» Data block

+---+

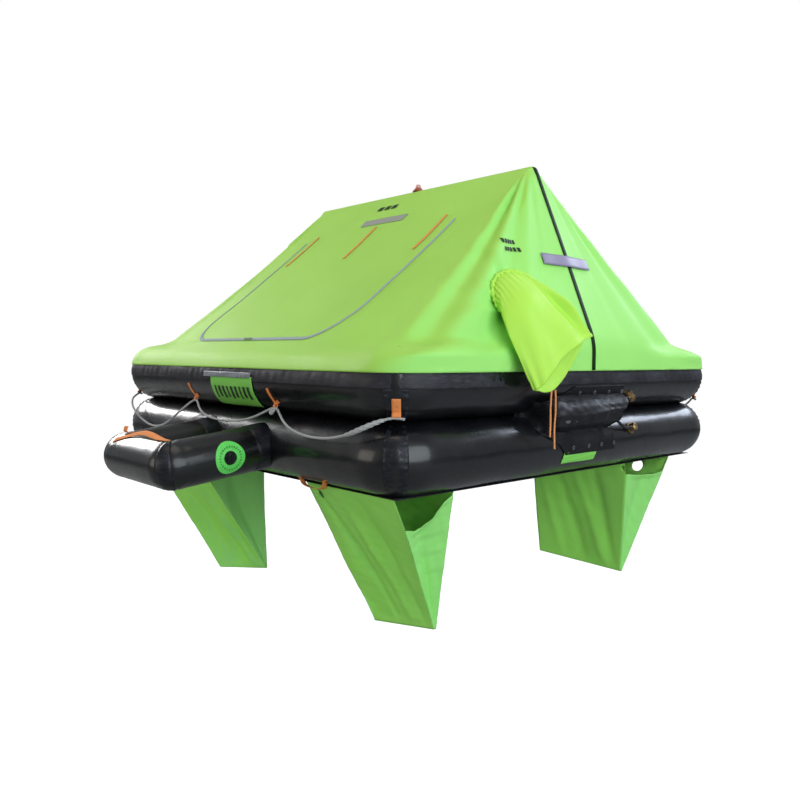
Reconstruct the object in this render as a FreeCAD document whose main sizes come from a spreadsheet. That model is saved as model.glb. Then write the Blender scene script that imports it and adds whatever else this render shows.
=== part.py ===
import FreeCAD, Part
import math
import os
import re

import Sketcher

# Inflated six-person liferaft, in millimetres.
# +Z is up, X runs along the canopy's ridge, the boarding side faces -Y and the gable with the
# lookout sleeve and the gas cylinder's pouch faces +X. The origin is the middle of the floor's
# underside.

V = FreeCAD.Vector
X_AXIS = V(1, 0, 0)
Y_AXIS = V(0, 1, 0)
Z_AXIS = V(0, 0, 1)
ORIGIN = V(0, 0, 0)

doc = FreeCAD.newDocument("liferaft")

# ---------------------------------------------------------------- driving sizes
SIZES = {
    # hull: two stacked buoyancy tubes on a floor sheet
    "raft_length": 2080,
    "raft_width": 2130,
    "tube_dia": 250,
    "corner_bend": 65,
    "seat_gap": 0.3,
    "floor_thick": 2,
    "floor_margin": 40,
    "corner_tape_thick": 1.2,
    "corner_tape_angle": 13,
    # canopy and the arch that holds it up
    "cloth_thick": 3,
    "canopy_gap": 1,
    "canopy_edge_rise": 24,
    "ridge_height": 1275,
    "ridge_half": 735,
    "ridge_drop": 12,
    "kink_height": 534,
    "roof_sag": 30,
    "arch_dia": 90,
    "arch_bend": 60,
    "trim_thick": 1.2,
    "seam_tape_width": 40,
    "skirt_drop": 11,
    # door in the boarding side, closed by a zip on three sides
    "door_half": 530,
    "door_top": 1045,
    "door_bottom": 533,
    "door_corner": 150,
    "zip_slot": 5,
    "zip_width": 16,
    "slider_length": 26,
    "slider_width": 12,
    "slider_height": 6,
    "slider_travel": 300,
    "tie_width": 18,
    "tie_top": 1074,
    "tie_bottom": 908,
    "tie_spacing": 460,
    # lookout sleeve in the gable
    "sleeve_side": 250,
    "sleeve_height": 650,
    "sleeve_dia": 300,
    "sleeve_thick": 3,
    # ridge lamp
    "lamp_place": 20,
    "lamp_dia": 58,
    "lamp_lens_dia": 26,
    "lamp_height": 34,
    # boarding ramp
    "ramp_width": 560,
    "ramp_middle": 60,
    "ramp_dia": 175,
    "ramp_end": 1500,
    "ramp_root_height": 117,
    "ramp_end_height": 77,
    "ramp_floor_thick": 3,
    "collar_width": 45,
    "collar_thick": 1.5,
    # topping-up valve on the ramp
    "valve_place": 1230,
    "ring_dia": 120,
    "flange_dia": 48,
    "flange_thick": 3,
    "barrel_dia": 30,
    "barrel_height": 9,
    "valve_bore": 18,
    "stem_dia": 5,
    "stem_fit": 0.1,
    "stem_lift": 4,
    "cap_wall": 2.5,
    "cap_fit": 0.3,
    # webbing and rope
    "webbing_width": 25,
    "webbing_thick": 2,
    "rope_dia": 9,
    "loop_place": 312,
    "loop_shift": 27,
    "draw_cord_dia": 7,
    # gas cylinder in its pouch
    "bottle_dia": 100,
    "bottle_length": 300,
    "bottle_start": -290,
    "bottle_gap": 1.5,
    "neck_dia": 34,
    "head_width": 44,
    "head_length": 46,
    "inlet_place": 300,
    "inlet_dia": 34,
    "hose_dia": 12,
    "pouch_thick": 3,
    # ballast bags
    "bag_length": 500,
    "bag_depth": 570,
    "bag_bottom_long": 300,
    "bag_bottom_wide": 230,
    "bag_thick": 3,
    "bag_overhang": 30,
    "bag_slant_x": 325,
    "bag_slant_y": 330,
    "bag_scoop": 130,
}

sheet = doc.addObject("Spreadsheet::Sheet", "sizes")
for row, (alias, number) in enumerate(SIZES.items(), start=1):
    sheet.set("A%d" % row, alias)
    sheet.set("B%d" % row, str(number))
    sheet.setAlias("B%d" % row, alias)
doc.recompute()

# Places worked out from the driving sizes, written in the sheet's words.
PLACES = {
    "tube_rad": "tube_dia / 2",
    "line_x": "(raft_length - tube_dia) / 2",
    "line_y": "(raft_width - tube_dia) / 2",
    "lower_level": "floor_thick + seat_gap + tube_dia / 2",
    "upper_level": "floor_thick + 2 * seat_gap + tube_dia * 3 / 2",
    "arch_level": "ridge_height - cloth_thick - canopy_gap - arch_dia / 2",
}
WORD = re.compile(r"[a-z_]+")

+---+

» Instructions to follow
Write each line above out exactly.

» Output of the exercise
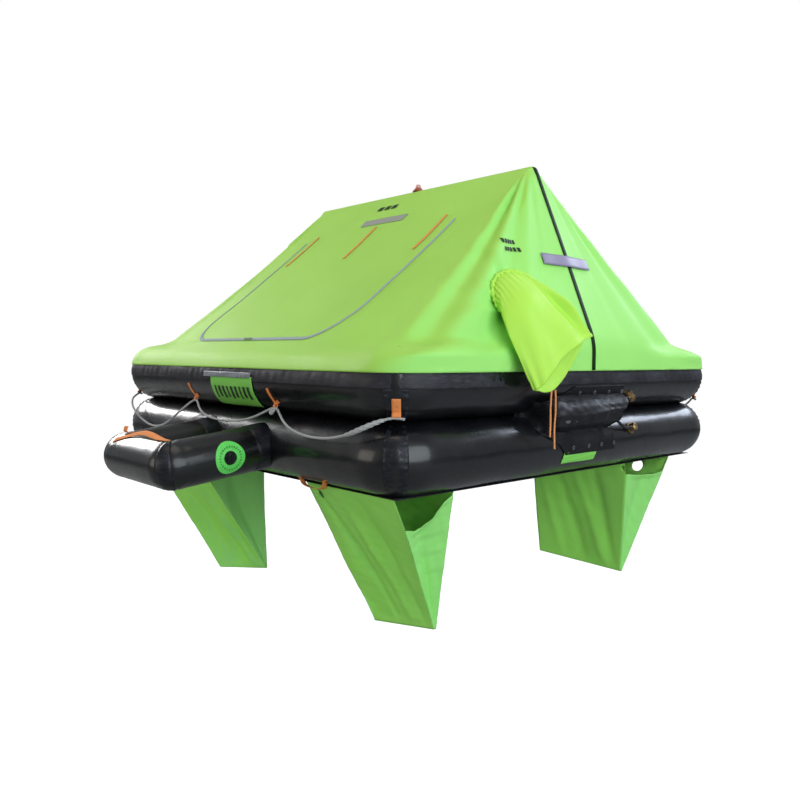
Reconstruct the object in this render as a FreeCAD document whose main sizes come from a spreadsheet. That model is saved as model.glb. Then write the Blender scene script that imports it and adds whatever else this render shows.
=== part.py ===
import FreeCAD, Part
import math
import os
import re

import Sketcher

# Inflated six-person liferaft, in millimetres.
# +Z is up, X runs along the canopy's ridge, the boarding side faces -Y and the gable with the
# lookout sleeve and the gas cylinder's pouch faces +X. The origin is the middle of the floor's
# underside.

V = FreeCAD.Vector
X_AXIS = V(1, 0, 0)
Y_AXIS = V(0, 1, 0)
Z_AXIS = V(0, 0, 1)
ORIGIN = V(0, 0, 0)

doc = FreeCAD.newDocument("liferaft")

# ---------------------------------------------------------------- driving sizes
SIZES = {
    # hull: two stacked buoyancy tubes on a floor sheet
    "raft_length": 2080,
    "raft_width": 2130,
    "tube_dia": 250,
    "corner_bend": 65,
    "seat_gap": 0.3,
    "floor_thick": 2,
    "floor_margin": 40,
    "corner_tape_thick": 1.2,
    "corner_tape_angle": 13,
    # canopy and the arch that holds it up
    "cloth_thick": 3,
    "canopy_gap": 1,
    "canopy_edge_rise": 24,
    "ridge_height": 1275,
    "ridge_half": 735,
    "ridge_drop": 12,
    "kink_height": 534,
    "roof_sag": 30,
    "arch_dia": 90,
    "arch_bend": 60,
    "trim_thick": 1.2,
    "seam_tape_width": 40,
    "skirt_drop": 11,
    # door in the boarding side, closed by a zip on three sides
    "door_half": 530,
    "door_top": 1045,
    "door_bottom": 533,
    "door_corner": 150,
    "zip_slot": 5,
    "zip_width": 16,
    "slider_length": 26,
    "slider_width": 12,
    "slider_height": 6,
    "slider_travel": 300,
    "tie_width": 18,
    "tie_top": 1074,
    "tie_bottom": 908,
    "tie_spacing": 460,
    # lookout sleeve in the gable
    "sleeve_side": 250,
    "sleeve_height": 650,
    "sleeve_dia": 300,
    "sleeve_thick": 3,
    # ridge lamp
    "lamp_place": 20,
    "lamp_dia": 58,
    "lamp_lens_dia": 26,
    "lamp_height": 34,
    # boarding ramp
    "ramp_width": 560,
    "ramp_middle": 60,
    "ramp_dia": 175,
    "ramp_end": 1500,
    "ramp_root_height": 117,
    "ramp_end_height": 77,
    "ramp_floor_thick": 3,
    "collar_width": 45,
    "collar_thick": 1.5,
    # topping-up valve on the ramp
    "valve_place": 1230,
    "ring_dia": 120,
    "flange_dia": 48,
    "flange_thick": 3,
    "barrel_dia": 30,
    "barrel_height": 9,
    "valve_bore": 18,
    "stem_dia": 5,
    "stem_fit": 0.1,
    "stem_lift": 4,
    "cap_wall": 2.5,
    "cap_fit": 0.3,
    # webbing and rope
    "webbing_width": 25,
    "webbing_thick": 2,
    "rope_dia": 9,
    "loop_place": 312,
    "loop_shift": 27,
    "draw_cord_dia": 7,
    # gas cylinder in its pouch
    "bottle_dia": 100,
    "bottle_length": 300,
    "bottle_start": -290,
    "bottle_gap": 1.5,
    "neck_dia": 34,
    "head_width": 44,
    "head_length": 46,
    "inlet_place": 300,
    "inlet_dia": 34,
    "hose_dia": 12,
    "pouch_thick": 3,
    # ballast bags
    "bag_length": 500,
    "bag_depth": 570,
    "bag_bottom_long": 300,
    "bag_bottom_wide": 230,
    "bag_thick": 3,
    "bag_overhang": 30,
    "bag_slant_x": 325,
    "bag_slant_y": 330,
    "bag_scoop": 130,
}

sheet = doc.addObject("Spreadsheet::Sheet", "sizes")
for row, (alias, number) in enumerate(SIZES.items(), start=1):
    sheet.set("A%d" % row, alias)
    sheet.set("B%d" % row, str(number))
    sheet.setAlias("B%d" % row, alias)
doc.recompute()

# Places worked out from the driving sizes, written in the sheet's words.
PLACES = {
    "tube_rad": "tube_dia / 2",
    "line_x": "(raft_length - tube_dia) / 2",
    "line_y": "(raft_width - tube_dia) / 2",
    "lower_level": "floor_thick + seat_gap + tube_dia / 2",
    "upper_level": "floor_thick + 2 * seat_gap + tube_dia * 3 / 2",
    "arch_level": "ridge_height - cloth_thick - canopy_gap - arch_dia / 2",
}
WORD = re.compile(r"[a-z_]+")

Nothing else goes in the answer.